= Jacksonville Municipal Airport (Illinois) =

Airport in Illinois, U.S.

Jacksonville Municipal Airport is a civil, public-use airport located 3 mile north of the town of Jacksonville, Illinois. The airport is publicly owned by the City of Jacksonville. The airport's first Master Plan was introduced in 1948.

The airport received $2.14 million from the State of Illinois as part of the REBUILD Illinois program during the COVID-19 pandemic. Money was allocated both to acquiring snow removal equipment and constructing a partial parallel taxiway to the end of runway 22.

== Facilities and aircraft ==
The airport has two asphalt runways. Runway 13/31 is 5000 x 75 ft, while runway 4/22 is 4001 x 75 ft.

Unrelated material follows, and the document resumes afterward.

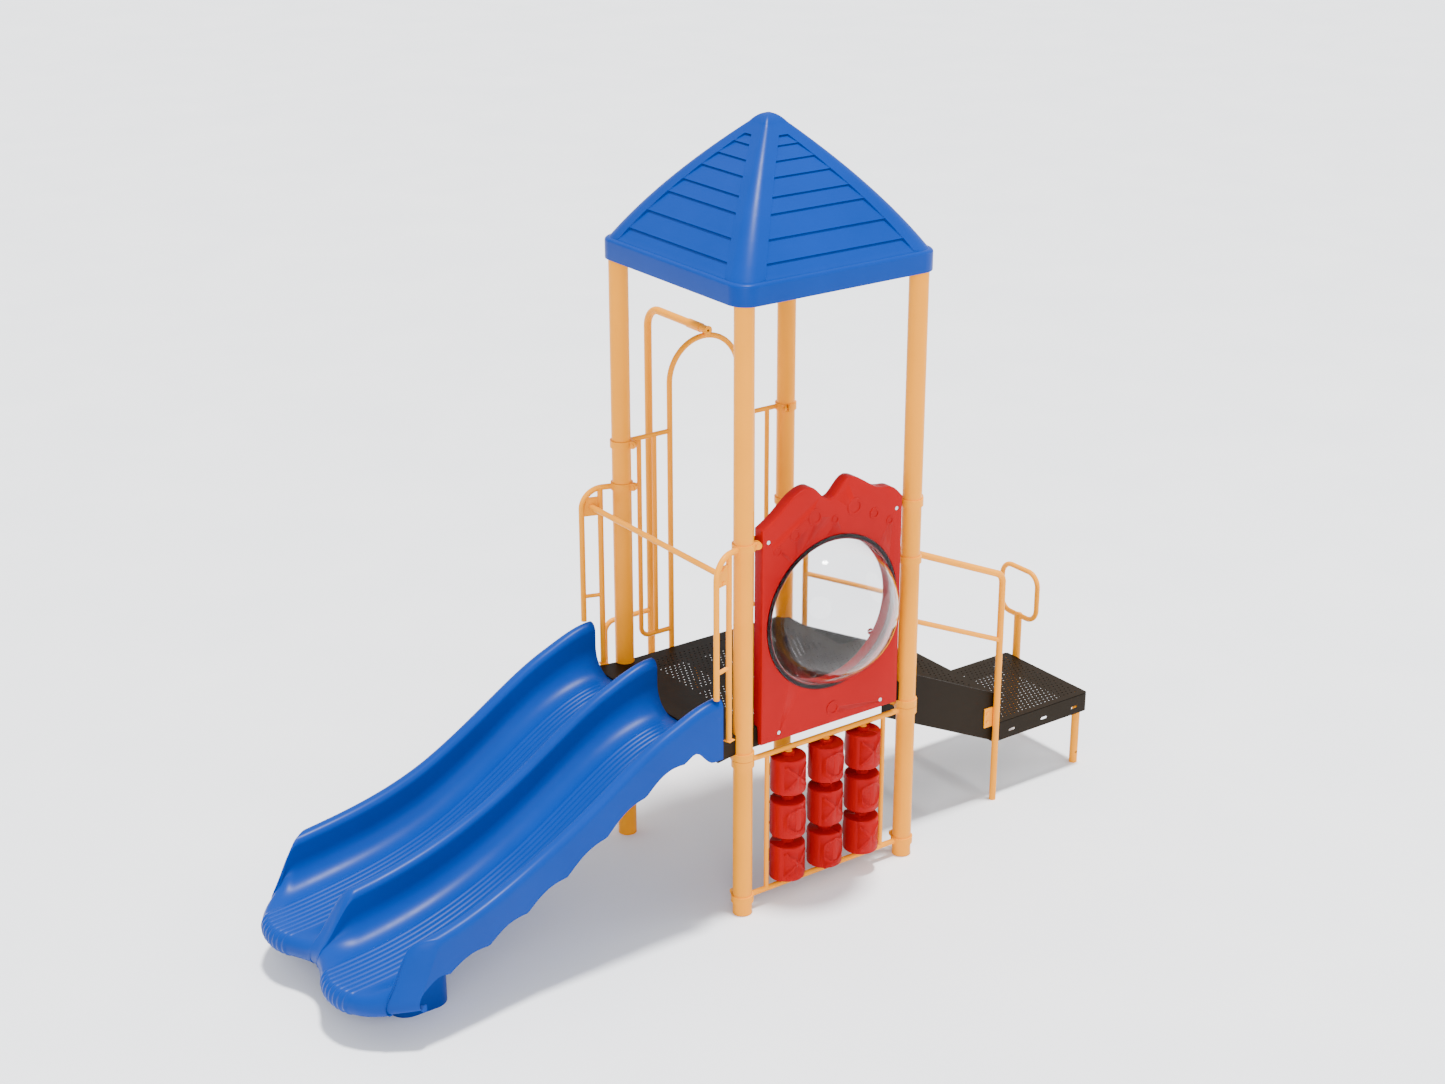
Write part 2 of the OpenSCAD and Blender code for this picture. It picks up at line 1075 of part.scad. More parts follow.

For the 12-month period ending February 29, 2020, the airport averages 33 aircraft operations per day, or about 12,000 per year. This consists of 92% general aviation and 8% air taxi. For that same period, there are 27 aircraft based on the field: 23 single-engine, 3 multi-engine, and 1 helicopter.

The airport operates its own fixed-base operator (FBO) on the airport, offering services like fuel, aircraft parking, hangars, a passenger terminal, and courtesy cars. Flight training, aircraft rental, and pilot supplies are also available. Maintenance facilities are also available at the airport.

== Attractions ==
The airport is located near both Illinois College and the former MacMurray College. The closest major airport is Abraham Lincoln Capital Airport in Springfield, Illinois.

The airport is home to EAA Chapter 137, which hosts a variety of events at the airport, like pancake breakfast fundraisers and weekly meetings. In 2022, the chapter hosted a stop for members of the International Stinson Club during the Stinson Summit.